1. A workpiece cast in sand, having wall thicknesses greater than 10 mm, made of spheroidal graphite cast iron containing not more than 1.0% by mass of silicon (Si), characterised in that it is free from aluminium, its structure in the cast state is carbide-free, and after heat treatment it has at least one of the following basic structures: ferrite, pearlite, bainite and martensite.

2. A workpiece as claimed in Claim 1 which has, apart from impurities, the following alloying elements: Vanadium (V): 0-0.5% by mass Chromium (Cr): 0-0.5% by mass Manganese (Mn): 0-1.0% by mass Nickel (Ni): 0-10% by mass Copper (Cu): 0-3.0% by mass Molybdenum (Mo): 0-1.0% by mass.

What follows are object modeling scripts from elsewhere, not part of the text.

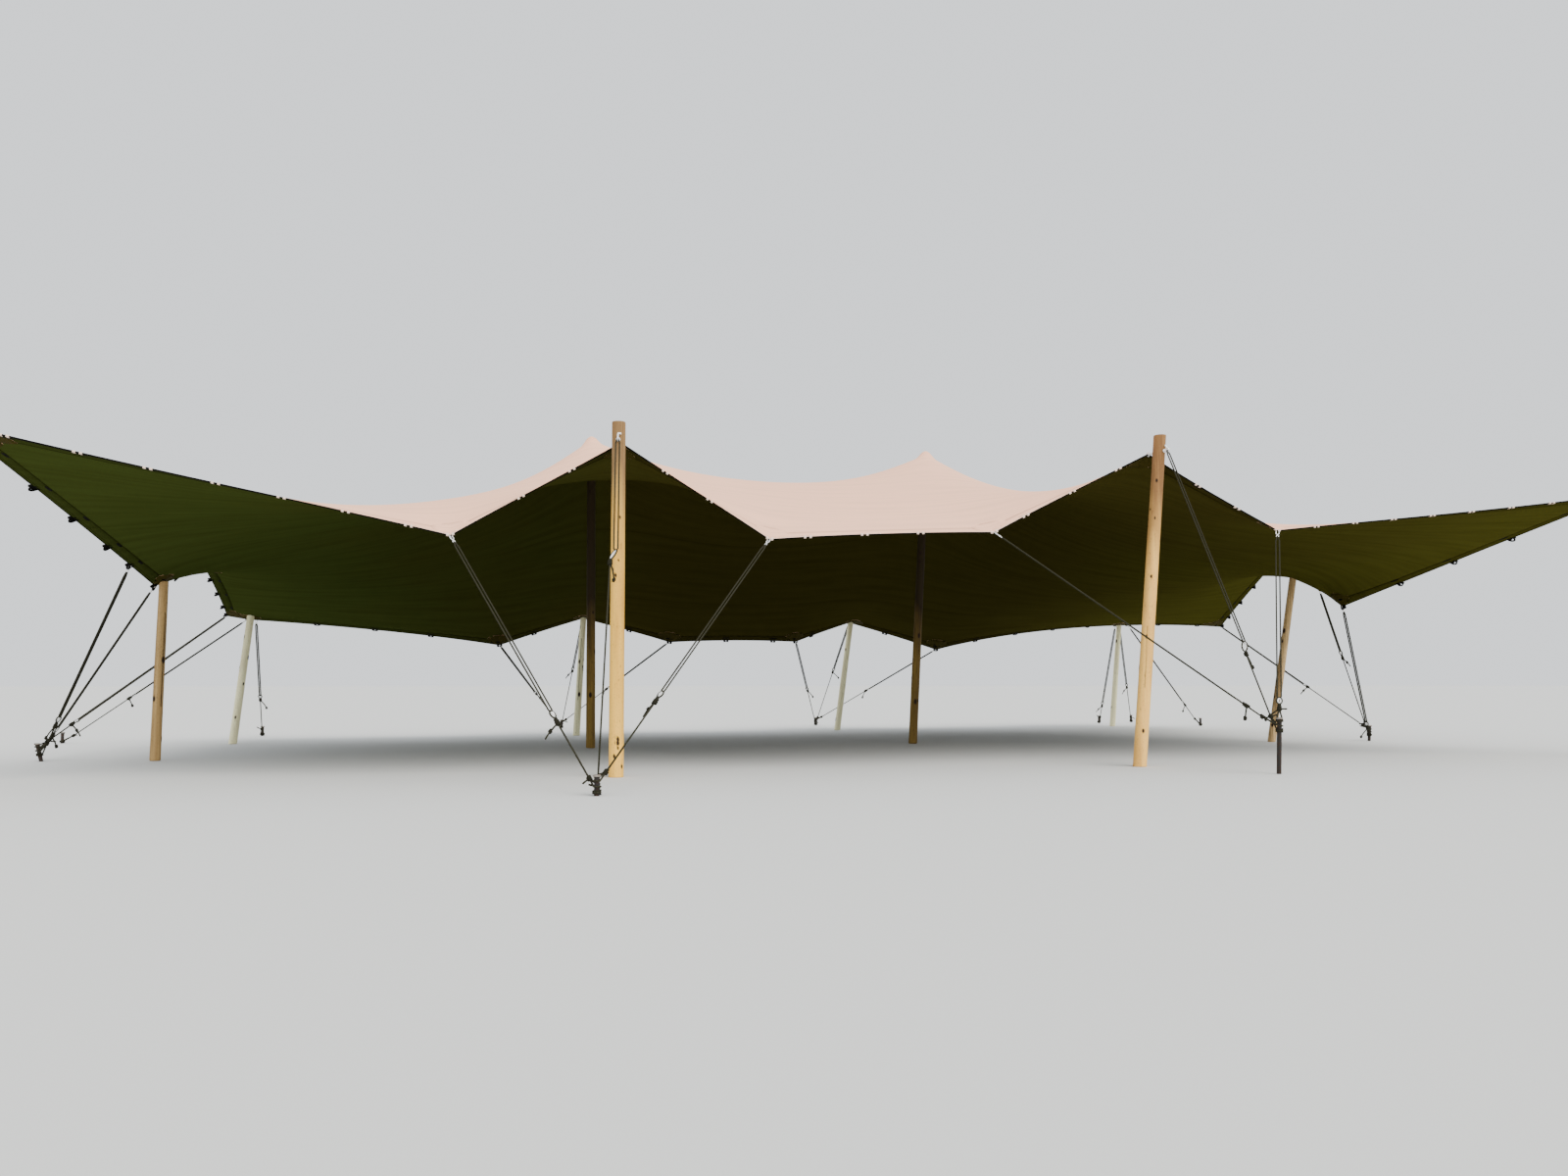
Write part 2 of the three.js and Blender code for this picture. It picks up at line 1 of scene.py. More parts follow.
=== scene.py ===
# %% [markdown]
# # A stretch tent, from its frame to its looks
# A stretch tent is one sheet of elastic fabric. Round timber poles push it up, ropes pull its hem
# down to steel stakes, and the pull between the two gives the sheet its saddle shapes.
# The CAD model is loaded first and stays where it is. Places and sizes are read from it, or are
# the numbers that it was built with, so the new pieces need no fitting.

import math
import random

import bmesh
import bpy
import numpy as np
from mathutils import Matrix, Vector, noise
from mathutils.bvhtree import BVHTree


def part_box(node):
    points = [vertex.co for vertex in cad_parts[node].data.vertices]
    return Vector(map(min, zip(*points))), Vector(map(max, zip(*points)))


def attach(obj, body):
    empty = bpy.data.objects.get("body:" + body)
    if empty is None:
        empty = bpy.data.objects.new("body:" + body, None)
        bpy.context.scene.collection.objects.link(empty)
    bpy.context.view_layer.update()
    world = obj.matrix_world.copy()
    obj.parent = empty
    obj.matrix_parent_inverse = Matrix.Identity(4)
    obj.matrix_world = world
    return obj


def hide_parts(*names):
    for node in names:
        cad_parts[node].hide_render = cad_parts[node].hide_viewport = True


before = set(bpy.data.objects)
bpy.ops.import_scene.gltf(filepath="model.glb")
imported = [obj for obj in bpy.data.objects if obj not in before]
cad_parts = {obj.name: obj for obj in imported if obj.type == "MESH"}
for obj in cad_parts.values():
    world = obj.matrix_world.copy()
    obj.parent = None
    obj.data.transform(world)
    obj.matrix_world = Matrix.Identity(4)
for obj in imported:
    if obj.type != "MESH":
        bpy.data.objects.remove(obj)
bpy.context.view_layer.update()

# %% [markdown]
# ## The camera
# The photograph was taken from low down in front of the tent, left of its middle, with the lens
# turned a little to the right and tilted up. A camera could be fitted by eye, but here its place
# was solved from the poles' feet and the hem, so it is set with plain numbers.

# %% Place the camera
PITCH = 4.62
HEADING = 14.5
camera_data = bpy.data.cameras.new("photo_camera")
camera_data.lens = 27
camera_data.sensor_width = 36
camera_data.clip_end = 400
camera = bpy.data.objects.new("photo_camera", camera_data)
camera.location = (-4.0, -15.0, 0.794)
camera.rotation_euler = (math.radians(90 + PITCH), 0, math.radians(-HEADING))
bpy.context.scene.collection.objects.link(camera)
bpy.context.scene.camera = camera
print("camera at", tuple(round(x, 3) for x in camera.location))

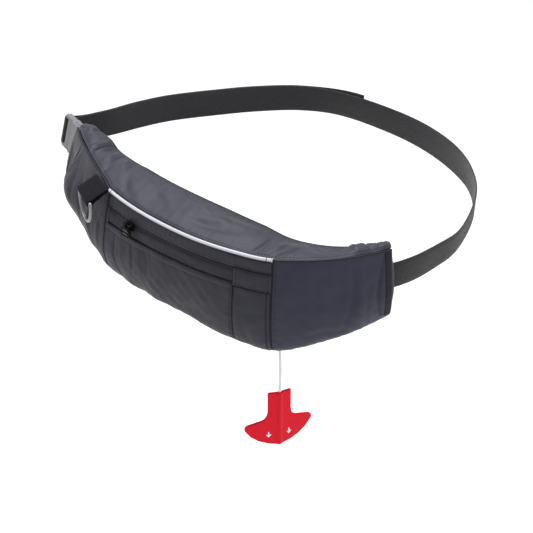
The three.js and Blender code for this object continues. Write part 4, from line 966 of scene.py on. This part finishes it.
SLIT_DEEP, SLIT_HALF = 0.45, 0.5                    # between the zip's two halves
COIL_AWAY, COIL_HIGH, COIL_HALF = 2.4, 0.15, 1.6    # the tape's rise each side of it
ZIP_HEM_DEEP, ZIP_HEM_HALF = 1.3, 1.0
LIP_DOWN, LIP_HIGH, LIP_HALF = 2.4, 0.4, 2.0        # the pocket's turned and sewn top
LIP_STITCH, STITCH_DEEP, STITCH_HALF = 6.4, 0.3, 0.9
UNDERSIDE_SET = 1.9                                 # its edge, back from the front's


def zip_relief(at, down):
    """The slit where the zip's two halves meet, with a low rise each side of it."""
    from_slit = down - SLIDER_DOWN
    slit = ridge(from_slit, -SLIT_DEEP, SLIT_HALF)
    hem = ridge(ZIP_END - down, -ZIP_HEM_DEEP, ZIP_HEM_HALF)
    return slit + hem + ridge(np.abs(from_slit) - COIL_AWAY, COIL_HIGH, COIL_HALF)


def overlap_lip(at, down):
    """The top of the pocket stands a little proud where it is turned under and sewn."""
    edge = down - ZIP_END
    return (ridge(edge - LIP_DOWN, LIP_HIGH, LIP_HALF)
            + ridge(edge - LIP_STITCH, -STITCH_DEEP, STITCH_HALF))


PANELS = {}


def cover_panel(node, material, slot, *layout, **finish):
    PANELS[node] = Panel(*layout, **finish)
    return stand_for(PANELS[node].shell(material), node)


FROM_LEFT, TO_POCKET = LEFT_SEAM + HALF_GAP, POCKET_EDGE - HALF_GAP
FROM_POCKET, TO_RIGHT = POCKET_EDGE + HALF_GAP, RIGHT_SEAM - HALF_GAP
ZIP_ROW = (BAND_END + HALF_GAP, ZIP_END - HALF_GAP)
WHOLE = (LEFT_END, RIGHT_END)

cover_panel("upper_band", FRONT_CLOTH, "front_cloth", "upper_band_cloth", "front",
            (FROM_LEFT, TO_RIGHT), PIPING_RADIUS + SEAM_GAP, BAND_END - HALF_GAP, 11)
cover_panel("zipper", ZIP_TAPE, "front_cloth", "zipper_tape", "front",
            (LEFT_SEAM + ZIP_RUN_IN, TO_POCKET), *ZIP_ROW, 12,
            proud=-ZIP_SUNK, wall=CLOTH - ZIP_SUNK, sewn="tb", relief=zip_relief)
cover_panel("zip_run_in", FRONT_CLOTH, "front_cloth", "zip_run_in_cloth", "front",
            (FROM_LEFT, LEFT_SEAM + ZIP_RUN_IN - SEAM_GAP), *ZIP_ROW, 13)
cover_panel("zip_end_patch", PAINTED_SHADE_SIDE_CLOTH, "front_cloth", "zip_end_patch_cloth", "front",
            (FROM_POCKET, TO_RIGHT), BAND_END + HALF_GAP, PATCH_END - HALF_GAP, 14,
            proud=PATCH_PROUD, wall=CLOTH + PATCH_PROUD)
cover_panel("pocket_panel", FRONT_CLOTH, "front_cloth", "pocket_cloth", "front",
            (FROM_LEFT, TO_POCKET), ZIP_END + HALF_GAP, 0.0, 15, relief=overlap_lip)
cover_panel("side_panel", PAINTED_SHADE_SIDE_CLOTH, "front_cloth", "side_cloth", "front",
            (FROM_POCKET, TO_RIGHT), PATCH_END + HALF_GAP, 0.0, 16)
cover_panel("left_wing", FRONT_CLOTH, "wing_cloth", "left_wing_cloth", "front",
            (LEFT_END, LEFT_SEAM - HALF_GAP), 0.0, 0.0, 17)
cover_panel("right_wing", PAINTED_SHADE_WING_CLOTH, "wing_cloth", "right_wing_cloth", "front",
            (RIGHT_SEAM + HALF_GAP, RIGHT_END), 0.0, 0.0, 18)
cover_panel("top_gusset", PAINTED_LIGHTER_GUSSET_CLOTH, "gusset_cloth", "top_gusset_cloth", "top",
            WHOLE, SETBACK, -SETBACK, 19)
underside = cover_panel("underside", PAINTED_LIGHTER_GUSSET_CLOTH, "gusset_cloth", "underside_cloth", "under",
                        WHOLE, UNDERSIDE_SET, -SETBACK, 20)
cover_panel("back_panel", BACK_CLOTH, "back_cloth", "back_cloth", "back",
            WHOLE, 0.0, 0.0, 21, sewn="tb")

# The end panels reach from the belt to the front skin, between these shares of its height
END_TOP, END_BOTTOM = 0.04, 0.93
END_WAVE, END_WAVE_SIZE, END_WAVE_SEED = 0.25, 9, 31


def end_points(at, sign, inner_edge, set_in, rows=30, columns=12):
    shares = np.linspace(END_TOP, END_BOTTOM, rows + 1)
    where = np.array([at], float)
    down = (shares * face_length("front", where)[0])[None]
    skin = (plain_points("front", where, down)[0] + plain_normals("front", where, down)[0]
            * (fold_push("front", where, down)[0] - SETBACK)[:, None])
    point, tangent, outward = first_line.at(float(at))
    lean = section(where)["lean"][0]
    n_flat, z_flat = (skin - point) @ outward, (skin - point)[:, 2]
    n = n_flat * math.cos(lean) + z_flat * math.sin(lean)
    z = (-n_flat * math.sin(lean) + z_flat * math.cos(lean))[:, None]
    u = np.linspace(0, 1, columns + 1)
    across = inner_edge + (n[:, None] - inner_edge) * u
    z = np.repeat(z, columns + 1, 1)
    dome = END_DOME * np.sin(np.pi * u)[None] * np.sin(np.pi * shares)[:, None]
    dome = dome + END_WAVE * ripple(across, z, END_WAVE_SIZE, END_WAVE_SEED)
    flat = place(np.full(rows + 1, float(at)), across, z)
    return flat + tangent * (sign * (dome - set_in))[..., None]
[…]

3. A workpiece as claimed in Claim 1 or Claim 2 which contains from 0.2 to 0.6% Si by mass.

4. A workpiece substantially as described herein with reference to the foregoing Example.

5. A method of producing a workpiece as claimed in any of Claims 1 to 3, characterised in that after Mg treatment required for forming spheroidal graphite, an incoculating alloy is added to the melt shortly before solidification so as to add 0.1 -0.2% by mass of Si to the melt, and solidification is followed by heat treatment to obtain at least one of the said basic structures.

6. A method as claimed in Claim 5 in which the workpiece is heated from the cast state to the austenitic range, where it is held for 0.25 to 10 hours and then cooled.

7. A method as claimed in Claim 4 in which, in order to produce a martensite hardened and tempered structure without precipitating secondary graphite, the workpiece is cooled from the austenite range in air, oil or water and then tempered at a temperature between 400 and 720"C.

8. A method of producing a workpiece as claimed in Claim 4, the method being substantially as described herein with reference to the foregoing Example.